## PROBLEM
From the listing that follows, extract every line and set it down unaltered.
● ● ●
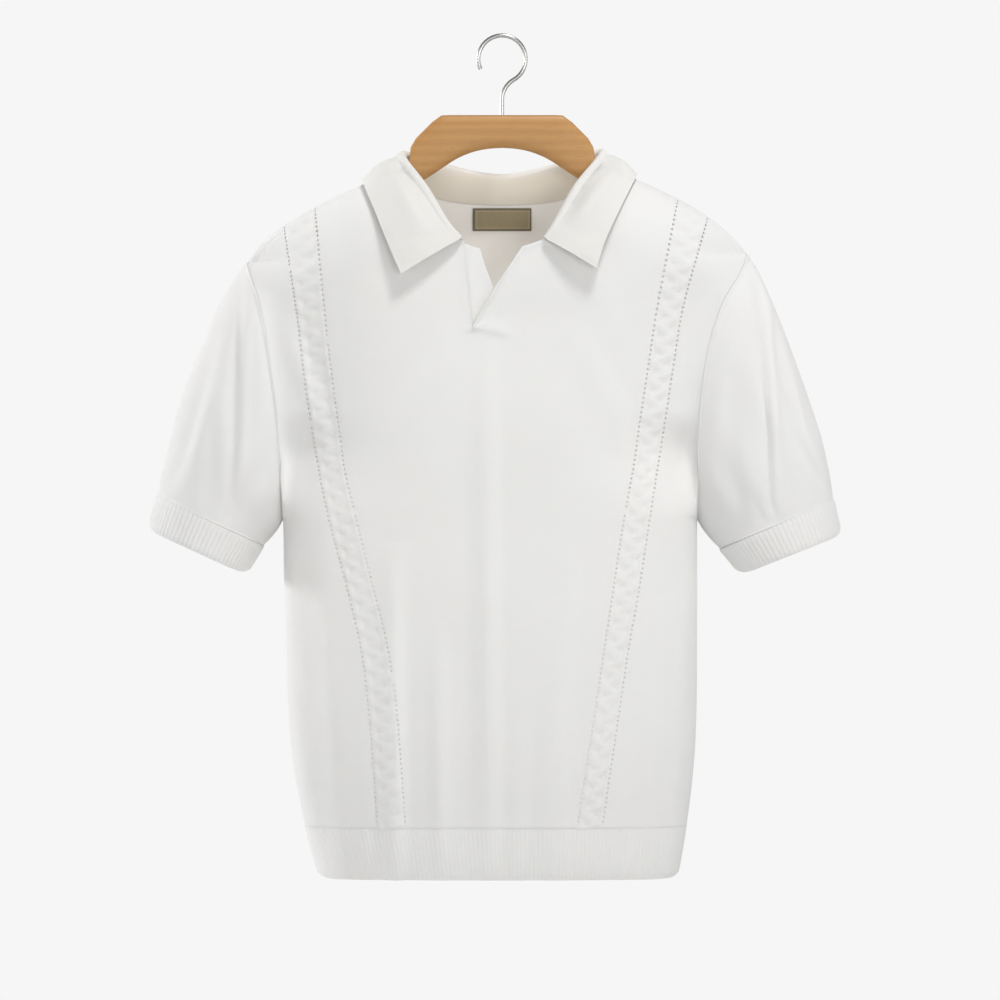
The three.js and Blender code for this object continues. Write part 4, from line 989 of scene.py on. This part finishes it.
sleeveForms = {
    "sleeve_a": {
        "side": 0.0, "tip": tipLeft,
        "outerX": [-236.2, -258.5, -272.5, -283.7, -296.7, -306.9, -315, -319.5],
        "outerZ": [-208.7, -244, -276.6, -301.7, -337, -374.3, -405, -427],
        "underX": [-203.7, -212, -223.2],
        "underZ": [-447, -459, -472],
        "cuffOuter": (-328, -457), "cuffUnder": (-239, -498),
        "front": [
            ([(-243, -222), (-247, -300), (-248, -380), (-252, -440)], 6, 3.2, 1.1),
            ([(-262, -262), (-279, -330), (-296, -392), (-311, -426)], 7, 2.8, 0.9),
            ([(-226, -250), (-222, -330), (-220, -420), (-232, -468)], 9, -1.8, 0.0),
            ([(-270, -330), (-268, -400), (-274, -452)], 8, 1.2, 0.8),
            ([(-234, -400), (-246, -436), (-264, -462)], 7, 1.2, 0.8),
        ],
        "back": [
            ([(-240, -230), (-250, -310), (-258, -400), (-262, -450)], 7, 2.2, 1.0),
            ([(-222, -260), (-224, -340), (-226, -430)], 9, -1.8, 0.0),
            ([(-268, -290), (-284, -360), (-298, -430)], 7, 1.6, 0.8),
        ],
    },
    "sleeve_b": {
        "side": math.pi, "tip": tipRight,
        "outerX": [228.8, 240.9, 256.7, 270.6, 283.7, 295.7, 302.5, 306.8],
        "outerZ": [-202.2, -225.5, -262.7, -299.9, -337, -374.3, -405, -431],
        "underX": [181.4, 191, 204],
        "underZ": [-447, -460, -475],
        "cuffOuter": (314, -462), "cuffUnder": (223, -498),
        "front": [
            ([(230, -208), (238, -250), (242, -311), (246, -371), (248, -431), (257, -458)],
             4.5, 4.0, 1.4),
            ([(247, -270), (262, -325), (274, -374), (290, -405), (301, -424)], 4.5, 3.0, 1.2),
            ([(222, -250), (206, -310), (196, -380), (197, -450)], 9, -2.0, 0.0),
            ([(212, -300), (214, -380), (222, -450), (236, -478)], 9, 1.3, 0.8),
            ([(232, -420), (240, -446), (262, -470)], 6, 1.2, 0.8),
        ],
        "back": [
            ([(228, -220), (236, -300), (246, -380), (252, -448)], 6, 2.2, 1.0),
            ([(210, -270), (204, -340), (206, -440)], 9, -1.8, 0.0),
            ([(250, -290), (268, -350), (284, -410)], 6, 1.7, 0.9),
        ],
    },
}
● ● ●
## REPLY TO THE TASK
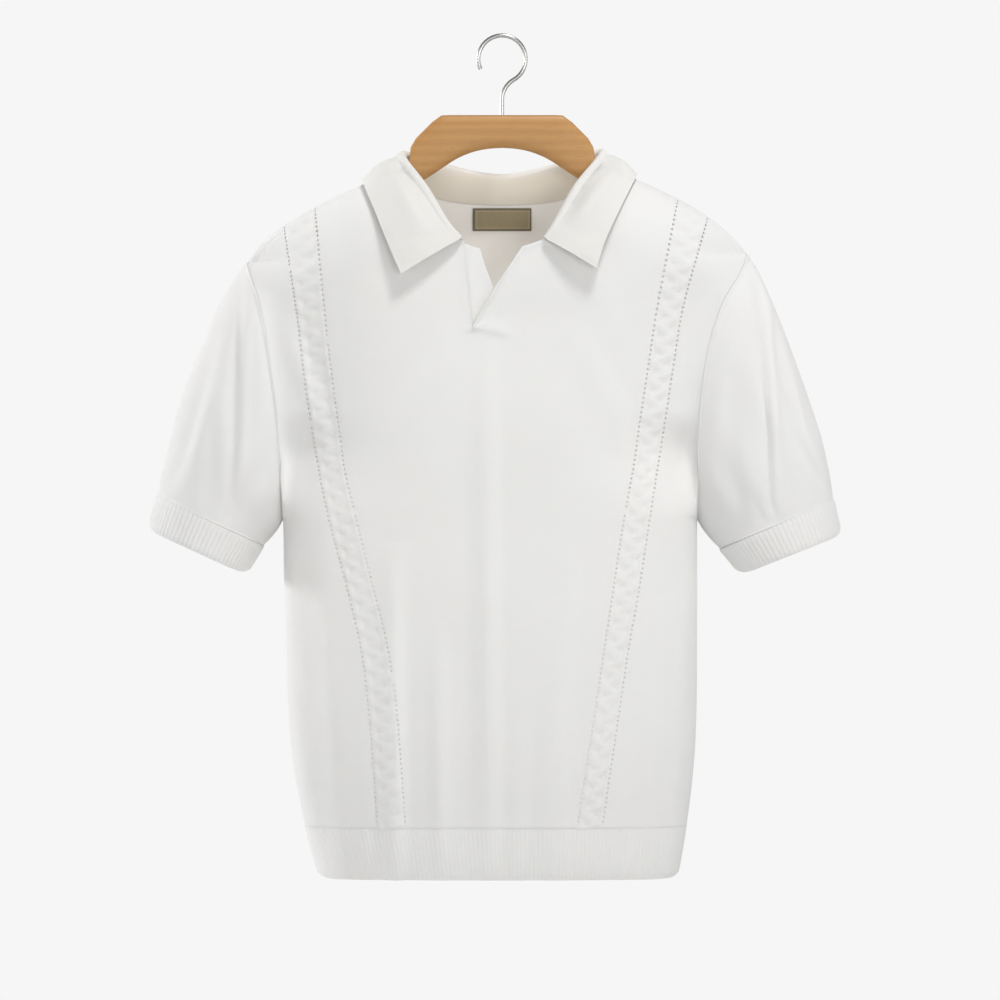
The three.js and Blender code for this object continues. Write part 4, from line 989 of scene.py on. This part finishes it.
sleeveForms = {
    "sleeve_a": {
        "side": 0.0, "tip": tipLeft,
        "outerX": [-236.2, -258.5, -272.5, -283.7, -296.7, -306.9, -315, -319.5],
        "outerZ": [-208.7, -244, -276.6, -301.7, -337, -374.3, -405, -427],
        "underX": [-203.7, -212, -223.2],
        "underZ": [-447, -459, -472],
        "cuffOuter": (-328, -457), "cuffUnder": (-239, -498),
        "front": [
            ([(-243, -222), (-247, -300), (-248, -380), (-252, -440)], 6, 3.2, 1.1),
            ([(-262, -262), (-279, -330), (-296, -392), (-311, -426)], 7, 2.8, 0.9),
            ([(-226, -250), (-222, -330), (-220, -420), (-232, -468)], 9, -1.8, 0.0),
            ([(-270, -330), (-268, -400), (-274, -452)], 8, 1.2, 0.8),
            ([(-234, -400), (-246, -436), (-264, -462)], 7, 1.2, 0.8),
        ],
        "back": [
            ([(-240, -230), (-250, -310), (-258, -400), (-262, -450)], 7, 2.2, 1.0),
            ([(-222, -260), (-224, -340), (-226, -430)], 9, -1.8, 0.0),
            ([(-268, -290), (-284, -360), (-298, -430)], 7, 1.6, 0.8),
        ],
    },
    "sleeve_b": {
        "side": math.pi, "tip": tipRight,
        "outerX": [228.8, 240.9, 256.7, 270.6, 283.7, 295.7, 302.5, 306.8],
        "outerZ": [-202.2, -225.5, -262.7, -299.9, -337, -374.3, -405, -431],
        "underX": [181.4, 191, 204],
        "underZ": [-447, -460, -475],
        "cuffOuter": (314, -462), "cuffUnder": (223, -498),
        "front": [
            ([(230, -208), (238, -250), (242, -311), (246, -371), (248, -431), (257, -458)],
             4.5, 4.0, 1.4),
            ([(247, -270), (262, -325), (274, -374), (290, -405), (301, -424)], 4.5, 3.0, 1.2),
            ([(222, -250), (206, -310), (196, -380), (197, -450)], 9, -2.0, 0.0),
            ([(212, -300), (214, -380), (222, -450), (236, -478)], 9, 1.3, 0.8),
            ([(232, -420), (240, -446), (262, -470)], 6, 1.2, 0.8),
        ],
        "back": [
            ([(228, -220), (236, -300), (246, -380), (252, -448)], 6, 2.2, 1.0),
            ([(210, -270), (204, -340), (206, -440)], 9, -1.8, 0.0),
            ([(250, -290), (268, -350), (284, -410)], 6, 1.7, 0.9),
        ],
    },
}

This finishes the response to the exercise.